Humor is part of who I am, but I do use it is a tactic to communicate with people about things they may not want to talk about or face. It’s the most effective method I have found.

Now that you’ve mentioned your tactics, let’s talk about your goals too. In an earlier interview you said that your message is not “burn it all down”, but “change the laws”. What else do you advise?

Well, I don’t expect business to behave better out of conscience. The nature of capitalism is to make profit. Historically we’ve seen that the quest for profit has come at the expense of freedom, childhood, even human lives. So expecting advertisers to do things differently “just because” seems naive.

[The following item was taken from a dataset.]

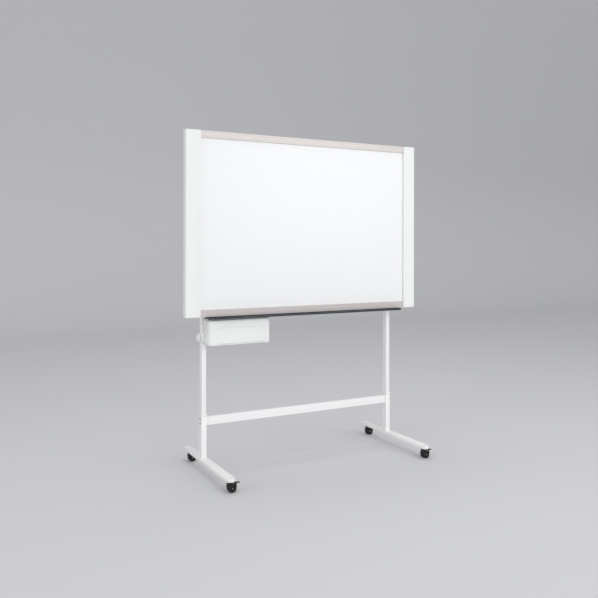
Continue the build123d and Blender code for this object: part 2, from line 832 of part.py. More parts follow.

On the other hand, it’s always been government that steps in and regulates capitalism when citizens push for change. After years of pressure from the abolition movement, it was legislation that ended slavery in the US, (which was a very profitable venture). Protests organized people like Mother Jones resulted in legislation ending child labor (child labor was also very good for business).

Most importantly, legislation prevents advertising from running even more wild than it already does. For example, in the early 1960s, billboards on American highways were out of control, unregulated. They were so dense in places that they covered each other. LadyBird Johnson (President Lyndon Johnson’s wife) actually pushed for legislation, called the 1965 Highway Beautification Act that regulated advertising on highways and stemmed the problem. There are several states in the U.S. that have banned billoards.

This is one of the important roles of government, this is something individual citizens or community organizations can’t do, which is to regulate business. What individuals can do is put pressure on the government to make these regulations, because the laws wont get made unless we ask.